Cara de piedra
De cómo reaccionar ante dos soldados encargados de anunciar la muerte en combate de un familiar. Sin disparar un solo tiro en todo su metraje, El mensajero golpea duro y consigue covertirse en una de las películas más descarnadas sobre la Guerra en Irak.
Niña mimada de los festivales desde el Oso de Plata al mejor guión en la última Berlinale, nominada a dos Oscars y ganadora de ocho premios durante la temporada 2009/10, El mensajeroes otro exponente de esa inmolación comercial que son las películas sobre el actual conflicto bélico en Irak. Revisionismo crítico en tiempo real, la primera ola se inició algunos años atrás con la excelente y olvidada La Conspiración(In the valley of Elah) y con el desquicio de Redacted, mientras Kathryn Bigelow abrió la segunda camada con su Vivir al límite, seguida bien de cerca por Paul Greengrass con la aquí directo a DVD Ciudad de las tormentas y un poco más atrás por El mensajero.

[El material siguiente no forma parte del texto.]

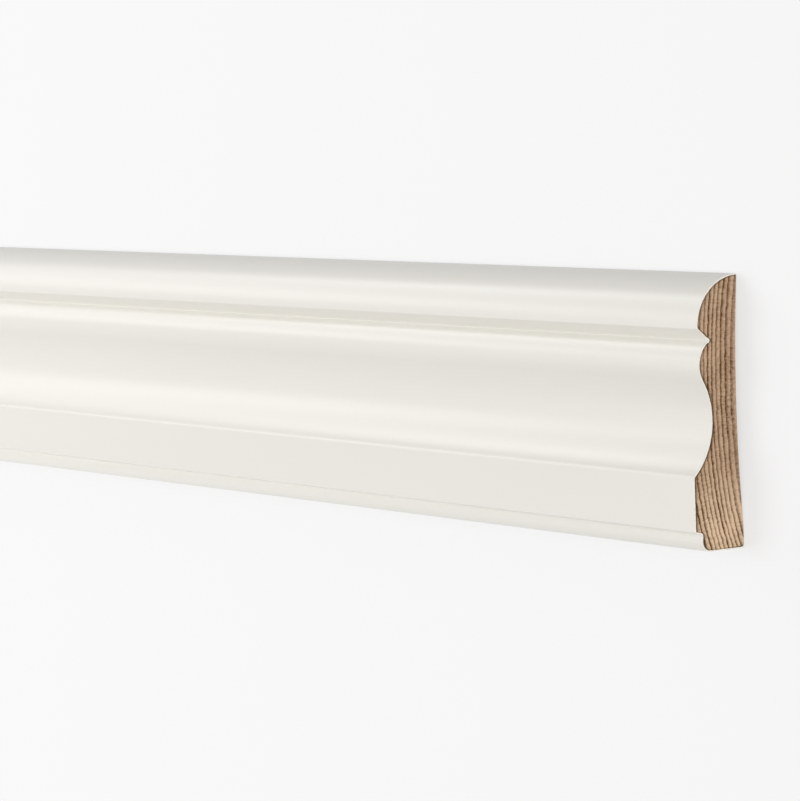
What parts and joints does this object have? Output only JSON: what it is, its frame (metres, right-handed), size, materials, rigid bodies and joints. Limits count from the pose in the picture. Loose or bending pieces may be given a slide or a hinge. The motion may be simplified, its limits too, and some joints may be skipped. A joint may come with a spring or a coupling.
{
  "type": "architrave",
  "caption": "Painted pine architrave moulding with an ovolo edge, a quirk, a bead and cove ogee, a flat band and a stepped nosing, sold as a straight length.",
  "frame": {"origin": "middle of the back plane that touches the wall, half way along the length and the width", "axes": "+X along the length, +Y across the width towards the ovolo edge, +Z out of the wall through the moulded face"},
  "size_m": [2.2, 0.095, 0.021],
  "materials": {
    "painted_pine": "satin warm white paint on the moulded face and edges, bare sawn pine at the ends, bare planed pine on the back"
  },
  "bodies": {
    "root": {"architrave": "painted_pine"}
  },
  "joints": []
}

Tanto aquellas dos como estas tres tienen en común una narración centrada no tanto en el núcleo del conflicto armado como en sus márgenes -la locura, la desilusión, la miseria humana maximizada-, y funcionan también como anverso y reverso del sentido colateral de la guerra: el soldado de Matt Damon chocándose de frente contra la pantomima diplomática con forma de armas inexistentes, Tommy Lee Jones y su Hank cayendo a cuenta del patriotismo impostado que pregonan los gobernantes, la alineación de Jeremy Renner ante la inminencia de la muerte o la deshumanización absoluta de la cuadrilla de Brian De Palma son apenas eslabones de una larga cadena de irregularidades y negligencias, cuyo punto final está en las miles de muertes que aumentan a pasos agigantados desde marzo de 2003. Es justamente esa etapa la que aborda la ópera prima coescrita y dirigida por Oren Moverman.
Veterano de combate del ejército israelíy uno de los guionistas de la biografía de Bob Dylan I’m not there, Moverman cuenta la historia del Sargento Will Montgomery (Ben Foster), flamante incorporación a la unidad de mensajeros de las Fuerzas Armadas norteamericanas, cuya tarea es tanto o más dolorosa que la lucha armada. O quizás peor, porque si en aquella priman los tiros, la adrenalina, la latencia de la muerte corporizada en los susurros de las balas; aquí la acción se limita al anuncio de la pérdida de un hijo o un marido a los padres y esposas: puro sedimento para el alma, un largo encadenado de sin sabores que deben pasar por dentro ante la imposibilidad reglamentaria de un abrazo de consuelo. El Capitán Tony Stone, superior inmediato y compañero de viajes del novato, tiene aceitado el mecanismo y procede no con desdén ni desidia, pero sí con la pulcritud monocorde del oficio, como un parlante autómata que soporta estoico los escupitajos e insultos.
“Estacionamos el auto lejos para evitarles la tortura de ver a dos oficiales bajando”, le explica al discípulo un enorme Woody Harrelson. Resulta curioso verlo así, quieto, calmo, acorsetado en su propia fajina, a la vez tan lejos del histrionismo y desmesura gestual del Charlie Frost de 2012 y el Tallahassee de Tierra de Zombies pero tan cerca en su grado de locura. Porque Tony Stone es un león domado por la burocracia, tiene la locura apaciguada, como si el tiempo incrementará la aparente despersonalización de su trabajo. Es en esa faceta donde El mensajero adquiere peso propio. Donde imperaba la tentación de explicaciones y justificaciones, Moverman articula un tour de force emocional cuyo destino es tan concreto como dificultoso su arribo. El consuelo mutuo con una reciente viuda (Samantha Morton), la frialdad de las disculpas de quienes los reciben a escupitajos, la catarsis y la lenta pero simbiótica relación que se establece entre ambos serán apenas paliativos para una herida incurable.